Try chaining the Signal Follower to the Compressor’s Treshold in the bass track… :walkman:

That’s exactly what I thought. What’s the difference between sidechain compression in Live and chaining the Signal Follower to Compressor in Renoise?

kazakore: It’s done quite a bit in minimal techno… In a club environment, you still want all the kicks to pop and be full, while the bass molds around it to form a more constant fuller bass spectrum.

vincentvc: I have experimented with it a little and found the need for a very large dsp chain to drive multiple effects (compression and reverb takes 2 signal follower and compression and reverb, meanwhile live only takes a compressor and reverb)

foxbunny: Well, again its all up to preference… I just find Lives compression to have a fuller sound for the type of music I make, and easier to work with once you get into grouping and macro’ing effects… Im in no way saying the techniques that can be used in renoise are bad… But just trying to maybe motivate some people to think outside the box with this. It opens up so many possibilities, including max4live support directly within renoise =)

Um… I think you will find that is my point! You duck the bass with the kick, not the other way around.

In fact you do in your video. You have just described it wrong twice and then not picked up on the fact I tried to point this out (I had thought you had probably done it that way around but had no audio connected to check.) You put a Signal Follower on the Kick and Gainer on the Bass. Which one is adjusting the level (Ducking) the other?

I would think of it as the Bass is ducking (moving out of the way) of the Kick… The kick does absolutely nothing. Only the bass is affected. I may be wrong?

Yeah the bass is ducking. It is being ducked by the kick.

“allowing your Bass Section to duck your Kick section”

Sounds like bass section is used to duck your kick.

I guess English isn’t your first language, correct?

See my first post: “You duck your kick with your bass? I’ve always done the exact opposite”

Which you also said was the opposite of what you are doing yet it clearly says it thinks it’s weird you claim to duck the kick.

I am Canadian, born and raised, Yes English is my first language and taken from a Dubspot tutorial on a similar idea for logic: “simple ducking of a bass in order to make room for a kick drum”… The bass is the one doing the ducking, think about me (kick drum) throwing a beer bottle at your (bass) head… You would be the one ducking, not me… The bass is the one moving out of the way (ducking) the kick… Really, the Bass section is ducking the kick section.

I think it may be how you are interpreting it, but would rather not make a big deal about it…

What are the missing words here to make it proper English?

allowing your Bass Section to duck your Kick section

Answer:

allowing your Bass Section to be ducked by your Kick section

Your quote from the Logic tutorial makes perfect sense in English though!

“simple ducking of a bass in order to make room for a kick drum”

See - Ducking of a bass.

Only trying to help your tutorial makes sense so you don’t confuse people but if you’re happy to have backwards English in it by all means keep it. No skin off my nose.

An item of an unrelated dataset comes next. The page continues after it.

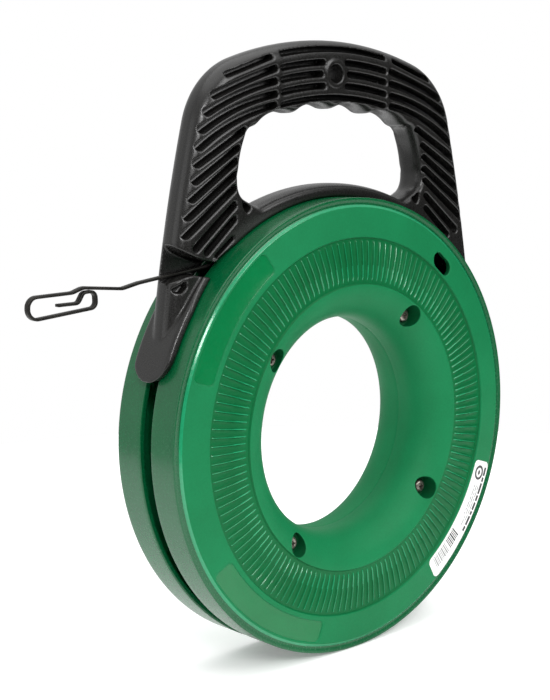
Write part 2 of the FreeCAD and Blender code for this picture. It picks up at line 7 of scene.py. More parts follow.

My English isn’t good enough to give you the name of the rule and explain it well but you can have a Ducking Bass or have your Bass Ducked.

Ducking Fred would be about Fred Ducking himself. Fred Ducked Oli under the water, here Oli is the one who is ducked (dunked would be more suitable) forcibly by Fred.

Hope it makes at least some kind of sense.

I’m working inside the box most of the time, so thanks for showing how easy it is to set up rewire between these programs!!
PS: Have to agree with kazakore on the wording of things. To duck or be ducked…

I was just reading Compresssion 101 the other day, so I guess you mean that Live’s compressor sounds different/better than Renoise’s built-in compressor(s)? In that case, inability to control (some) VST DSPs in Renoise is a huge minus, as having that would allow you to use a different (as in 3rd party VST) compressor to get better results, and I guess that would be somewhat cheaper than using Live. :)

I’ve just tried using MDA’s Dynamics VST(compressor) with Renoise, and to my surprise, all controls are shown as native sliders. This means it can be used for ducking the kick bass. I’ve tried, and I like what I hear (better than native compressor / bus compressor DSPs). Give it a go.

http://mda.smartelectronix.com/

EDIT: Here’s a screenshot:

EDIT2: Aw, damn, I wasn’t aware that you can use ANY VST compressor for this purpose… Now where did I get the idea that VST plugins cannot be automated… :blink:

Anyhow, here’s another compressor that sounds pretty nice:

http://www.audiodamage.com/downloads/product.php?pid=ADF002

Really, I also can’t get decent results with signal follower. But connecting signal follower to compresor threshold? How’s that supposed to work? Should ratio be very high? Like close to infinity:1?